WHAT YOU SHOULD DO: Count lines with "rimHigh" in them. Report only the total.

### INFORMATION SHOWN ###

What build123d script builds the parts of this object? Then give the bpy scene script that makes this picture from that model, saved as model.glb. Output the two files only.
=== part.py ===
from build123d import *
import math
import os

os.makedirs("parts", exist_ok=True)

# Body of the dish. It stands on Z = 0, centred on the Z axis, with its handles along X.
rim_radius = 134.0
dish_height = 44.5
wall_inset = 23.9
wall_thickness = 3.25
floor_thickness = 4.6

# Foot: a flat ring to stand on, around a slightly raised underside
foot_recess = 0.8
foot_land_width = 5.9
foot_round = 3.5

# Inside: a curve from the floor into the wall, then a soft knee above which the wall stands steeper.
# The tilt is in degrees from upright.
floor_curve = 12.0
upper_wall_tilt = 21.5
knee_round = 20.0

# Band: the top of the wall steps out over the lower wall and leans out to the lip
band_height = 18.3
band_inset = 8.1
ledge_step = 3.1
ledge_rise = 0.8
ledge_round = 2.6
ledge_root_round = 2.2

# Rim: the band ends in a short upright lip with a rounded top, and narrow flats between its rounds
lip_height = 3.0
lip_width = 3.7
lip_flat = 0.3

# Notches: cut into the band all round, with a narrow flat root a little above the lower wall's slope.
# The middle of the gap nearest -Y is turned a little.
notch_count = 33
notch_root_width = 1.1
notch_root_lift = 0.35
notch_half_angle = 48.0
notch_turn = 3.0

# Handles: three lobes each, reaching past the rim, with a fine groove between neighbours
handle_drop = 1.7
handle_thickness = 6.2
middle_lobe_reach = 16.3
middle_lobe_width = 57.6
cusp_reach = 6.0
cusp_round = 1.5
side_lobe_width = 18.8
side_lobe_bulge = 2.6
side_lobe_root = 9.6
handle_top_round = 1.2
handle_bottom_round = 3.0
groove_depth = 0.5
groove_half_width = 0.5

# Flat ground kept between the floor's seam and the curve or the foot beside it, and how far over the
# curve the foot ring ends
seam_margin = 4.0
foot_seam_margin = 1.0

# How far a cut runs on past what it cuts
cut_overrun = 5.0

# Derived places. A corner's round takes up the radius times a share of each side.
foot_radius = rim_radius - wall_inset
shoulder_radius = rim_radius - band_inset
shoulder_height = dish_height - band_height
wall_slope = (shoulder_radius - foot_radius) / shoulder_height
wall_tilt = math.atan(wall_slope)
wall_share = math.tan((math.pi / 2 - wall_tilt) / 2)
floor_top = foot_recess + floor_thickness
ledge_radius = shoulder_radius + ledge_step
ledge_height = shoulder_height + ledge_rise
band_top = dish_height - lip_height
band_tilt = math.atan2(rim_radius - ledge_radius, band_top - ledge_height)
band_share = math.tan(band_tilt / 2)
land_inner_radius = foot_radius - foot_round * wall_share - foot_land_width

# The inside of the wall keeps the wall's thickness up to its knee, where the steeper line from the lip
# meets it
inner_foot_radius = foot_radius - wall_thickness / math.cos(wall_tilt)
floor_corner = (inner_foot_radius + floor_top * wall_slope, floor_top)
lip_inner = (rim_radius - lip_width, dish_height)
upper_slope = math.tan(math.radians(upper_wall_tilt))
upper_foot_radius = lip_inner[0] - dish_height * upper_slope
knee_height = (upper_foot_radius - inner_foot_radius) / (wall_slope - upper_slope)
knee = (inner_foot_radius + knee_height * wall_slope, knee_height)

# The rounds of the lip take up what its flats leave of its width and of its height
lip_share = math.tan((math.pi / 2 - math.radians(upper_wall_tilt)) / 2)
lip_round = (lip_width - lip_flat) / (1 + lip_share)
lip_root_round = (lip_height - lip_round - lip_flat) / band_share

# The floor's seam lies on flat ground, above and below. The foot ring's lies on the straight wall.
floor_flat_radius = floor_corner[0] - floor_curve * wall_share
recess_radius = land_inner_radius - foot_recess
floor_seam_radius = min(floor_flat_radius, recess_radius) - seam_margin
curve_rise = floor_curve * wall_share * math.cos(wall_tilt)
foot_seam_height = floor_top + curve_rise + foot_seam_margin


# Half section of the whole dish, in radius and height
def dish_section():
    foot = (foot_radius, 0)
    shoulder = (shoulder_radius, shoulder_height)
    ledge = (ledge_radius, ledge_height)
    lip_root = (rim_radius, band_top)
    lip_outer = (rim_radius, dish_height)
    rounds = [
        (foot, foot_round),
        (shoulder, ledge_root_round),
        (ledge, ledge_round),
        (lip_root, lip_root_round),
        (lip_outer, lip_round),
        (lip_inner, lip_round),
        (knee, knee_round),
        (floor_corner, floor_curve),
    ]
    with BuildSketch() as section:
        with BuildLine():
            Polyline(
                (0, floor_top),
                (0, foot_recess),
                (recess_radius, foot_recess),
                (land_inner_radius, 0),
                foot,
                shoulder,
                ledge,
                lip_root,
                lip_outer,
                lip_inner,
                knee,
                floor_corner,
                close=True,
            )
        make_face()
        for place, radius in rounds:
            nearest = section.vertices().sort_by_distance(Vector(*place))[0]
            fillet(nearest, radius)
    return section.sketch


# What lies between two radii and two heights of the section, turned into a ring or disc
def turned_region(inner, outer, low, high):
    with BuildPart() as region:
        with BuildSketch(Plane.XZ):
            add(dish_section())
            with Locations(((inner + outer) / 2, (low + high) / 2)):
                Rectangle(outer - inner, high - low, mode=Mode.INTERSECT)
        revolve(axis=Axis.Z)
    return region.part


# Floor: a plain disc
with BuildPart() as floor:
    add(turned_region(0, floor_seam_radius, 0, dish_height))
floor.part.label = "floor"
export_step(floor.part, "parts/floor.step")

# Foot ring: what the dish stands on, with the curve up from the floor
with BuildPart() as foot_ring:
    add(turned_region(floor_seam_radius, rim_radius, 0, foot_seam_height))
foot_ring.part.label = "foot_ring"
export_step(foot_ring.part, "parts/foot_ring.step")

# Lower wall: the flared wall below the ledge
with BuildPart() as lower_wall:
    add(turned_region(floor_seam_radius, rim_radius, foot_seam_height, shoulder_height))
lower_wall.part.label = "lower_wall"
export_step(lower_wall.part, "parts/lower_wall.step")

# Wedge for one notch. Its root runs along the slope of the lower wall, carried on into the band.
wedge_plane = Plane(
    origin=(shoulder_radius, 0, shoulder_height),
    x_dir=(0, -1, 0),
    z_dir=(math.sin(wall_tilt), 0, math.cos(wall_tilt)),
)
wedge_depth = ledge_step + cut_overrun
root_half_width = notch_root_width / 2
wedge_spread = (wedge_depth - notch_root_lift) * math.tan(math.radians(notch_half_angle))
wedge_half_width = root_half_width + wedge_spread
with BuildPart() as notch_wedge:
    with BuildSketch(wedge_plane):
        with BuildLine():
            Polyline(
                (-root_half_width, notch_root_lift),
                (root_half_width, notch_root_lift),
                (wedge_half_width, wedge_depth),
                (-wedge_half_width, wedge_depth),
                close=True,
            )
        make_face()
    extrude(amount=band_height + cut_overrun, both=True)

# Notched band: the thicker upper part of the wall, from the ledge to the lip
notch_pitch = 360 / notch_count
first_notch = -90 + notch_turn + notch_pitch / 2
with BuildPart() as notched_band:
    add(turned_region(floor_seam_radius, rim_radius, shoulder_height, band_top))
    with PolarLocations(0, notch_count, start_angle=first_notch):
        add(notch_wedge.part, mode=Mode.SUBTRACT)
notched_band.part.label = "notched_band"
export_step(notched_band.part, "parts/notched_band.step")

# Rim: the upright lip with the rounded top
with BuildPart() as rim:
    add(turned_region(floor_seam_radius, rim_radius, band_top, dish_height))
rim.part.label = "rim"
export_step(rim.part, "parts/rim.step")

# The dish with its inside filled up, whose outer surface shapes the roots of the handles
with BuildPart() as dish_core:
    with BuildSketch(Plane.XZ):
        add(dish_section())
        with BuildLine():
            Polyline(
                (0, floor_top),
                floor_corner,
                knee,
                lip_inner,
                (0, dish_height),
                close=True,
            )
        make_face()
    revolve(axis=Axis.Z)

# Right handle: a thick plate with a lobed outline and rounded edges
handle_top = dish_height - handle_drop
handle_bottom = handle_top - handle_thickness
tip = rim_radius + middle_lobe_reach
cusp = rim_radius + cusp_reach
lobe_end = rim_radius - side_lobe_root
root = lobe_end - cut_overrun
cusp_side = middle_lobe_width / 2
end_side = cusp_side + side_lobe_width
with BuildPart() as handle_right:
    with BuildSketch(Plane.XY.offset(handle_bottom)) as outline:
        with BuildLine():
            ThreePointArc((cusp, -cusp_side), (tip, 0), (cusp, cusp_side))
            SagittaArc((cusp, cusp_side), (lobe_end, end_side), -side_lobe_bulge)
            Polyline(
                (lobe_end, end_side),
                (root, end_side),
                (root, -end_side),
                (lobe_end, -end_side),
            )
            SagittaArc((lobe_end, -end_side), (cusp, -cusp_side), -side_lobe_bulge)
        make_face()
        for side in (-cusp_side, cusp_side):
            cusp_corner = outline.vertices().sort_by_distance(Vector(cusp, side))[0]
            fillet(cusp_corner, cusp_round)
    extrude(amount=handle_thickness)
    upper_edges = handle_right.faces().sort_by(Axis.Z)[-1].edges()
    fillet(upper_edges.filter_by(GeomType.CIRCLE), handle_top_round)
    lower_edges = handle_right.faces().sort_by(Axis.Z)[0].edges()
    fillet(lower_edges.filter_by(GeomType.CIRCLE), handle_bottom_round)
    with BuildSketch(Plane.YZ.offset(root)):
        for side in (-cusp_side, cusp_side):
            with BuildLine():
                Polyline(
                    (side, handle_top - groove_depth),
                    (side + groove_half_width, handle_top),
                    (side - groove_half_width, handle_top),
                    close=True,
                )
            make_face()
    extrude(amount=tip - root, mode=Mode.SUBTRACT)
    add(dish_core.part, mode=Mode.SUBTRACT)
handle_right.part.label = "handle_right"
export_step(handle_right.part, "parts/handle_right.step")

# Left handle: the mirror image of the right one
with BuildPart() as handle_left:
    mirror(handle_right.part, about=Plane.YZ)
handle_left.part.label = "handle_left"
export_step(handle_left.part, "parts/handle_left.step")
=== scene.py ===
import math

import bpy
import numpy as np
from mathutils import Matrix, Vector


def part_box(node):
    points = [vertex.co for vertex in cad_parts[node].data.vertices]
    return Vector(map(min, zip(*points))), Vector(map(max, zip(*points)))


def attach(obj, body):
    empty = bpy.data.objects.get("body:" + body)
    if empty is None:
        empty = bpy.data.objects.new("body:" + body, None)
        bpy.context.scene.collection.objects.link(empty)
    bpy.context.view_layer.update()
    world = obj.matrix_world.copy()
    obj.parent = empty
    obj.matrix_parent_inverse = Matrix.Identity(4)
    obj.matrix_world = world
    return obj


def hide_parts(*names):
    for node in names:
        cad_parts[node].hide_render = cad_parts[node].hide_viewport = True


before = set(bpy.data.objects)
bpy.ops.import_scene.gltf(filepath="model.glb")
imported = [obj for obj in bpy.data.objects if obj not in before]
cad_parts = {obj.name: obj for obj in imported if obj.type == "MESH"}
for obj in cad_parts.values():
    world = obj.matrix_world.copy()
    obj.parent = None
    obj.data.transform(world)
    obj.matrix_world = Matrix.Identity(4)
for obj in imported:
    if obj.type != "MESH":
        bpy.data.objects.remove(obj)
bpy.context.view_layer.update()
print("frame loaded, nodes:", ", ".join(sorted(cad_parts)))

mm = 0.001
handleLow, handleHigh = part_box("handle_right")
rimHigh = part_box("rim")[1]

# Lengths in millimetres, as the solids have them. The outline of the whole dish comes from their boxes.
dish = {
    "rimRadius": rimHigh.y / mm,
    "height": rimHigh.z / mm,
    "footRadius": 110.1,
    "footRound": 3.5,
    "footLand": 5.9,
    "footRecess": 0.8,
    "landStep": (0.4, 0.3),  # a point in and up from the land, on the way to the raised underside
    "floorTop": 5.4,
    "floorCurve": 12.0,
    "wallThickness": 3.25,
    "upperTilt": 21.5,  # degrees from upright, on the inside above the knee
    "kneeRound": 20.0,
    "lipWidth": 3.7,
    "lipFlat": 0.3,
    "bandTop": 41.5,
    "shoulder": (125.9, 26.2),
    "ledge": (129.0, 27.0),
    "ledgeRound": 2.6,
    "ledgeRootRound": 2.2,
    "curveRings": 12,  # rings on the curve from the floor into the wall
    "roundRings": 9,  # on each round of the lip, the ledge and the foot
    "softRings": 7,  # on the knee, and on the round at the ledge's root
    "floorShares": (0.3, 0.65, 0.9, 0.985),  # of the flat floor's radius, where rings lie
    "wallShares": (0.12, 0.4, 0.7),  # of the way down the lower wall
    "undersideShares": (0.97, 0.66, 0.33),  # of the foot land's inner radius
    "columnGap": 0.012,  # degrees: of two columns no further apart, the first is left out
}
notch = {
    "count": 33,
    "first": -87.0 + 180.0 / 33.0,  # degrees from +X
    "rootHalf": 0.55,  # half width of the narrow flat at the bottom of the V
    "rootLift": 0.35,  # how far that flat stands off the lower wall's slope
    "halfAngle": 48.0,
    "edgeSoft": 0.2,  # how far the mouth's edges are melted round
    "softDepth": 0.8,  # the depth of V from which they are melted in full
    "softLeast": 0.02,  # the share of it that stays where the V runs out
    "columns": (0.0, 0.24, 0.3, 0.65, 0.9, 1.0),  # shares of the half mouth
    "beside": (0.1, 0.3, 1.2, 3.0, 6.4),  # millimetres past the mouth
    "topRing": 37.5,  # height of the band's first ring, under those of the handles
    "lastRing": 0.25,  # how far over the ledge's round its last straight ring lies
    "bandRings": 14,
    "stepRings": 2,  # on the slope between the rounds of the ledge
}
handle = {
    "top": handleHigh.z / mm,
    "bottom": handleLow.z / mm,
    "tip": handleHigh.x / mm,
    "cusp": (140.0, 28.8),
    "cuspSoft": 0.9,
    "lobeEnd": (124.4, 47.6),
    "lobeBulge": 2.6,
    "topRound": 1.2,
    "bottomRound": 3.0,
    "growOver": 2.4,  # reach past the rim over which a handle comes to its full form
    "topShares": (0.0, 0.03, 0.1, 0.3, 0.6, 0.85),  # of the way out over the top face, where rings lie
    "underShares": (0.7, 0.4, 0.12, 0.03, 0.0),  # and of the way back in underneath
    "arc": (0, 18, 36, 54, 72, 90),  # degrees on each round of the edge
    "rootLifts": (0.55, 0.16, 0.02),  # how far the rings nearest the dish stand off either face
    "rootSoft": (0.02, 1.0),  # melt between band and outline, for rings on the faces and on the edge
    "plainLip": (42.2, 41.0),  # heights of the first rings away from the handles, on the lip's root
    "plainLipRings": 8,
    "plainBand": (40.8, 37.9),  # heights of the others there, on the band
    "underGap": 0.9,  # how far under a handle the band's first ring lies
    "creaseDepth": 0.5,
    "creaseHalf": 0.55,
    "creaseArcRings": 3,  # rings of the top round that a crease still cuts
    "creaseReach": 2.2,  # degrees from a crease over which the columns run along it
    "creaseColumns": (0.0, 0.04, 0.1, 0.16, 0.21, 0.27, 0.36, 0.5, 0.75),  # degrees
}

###

RESPONSE FOR THIS EXERCISE: 3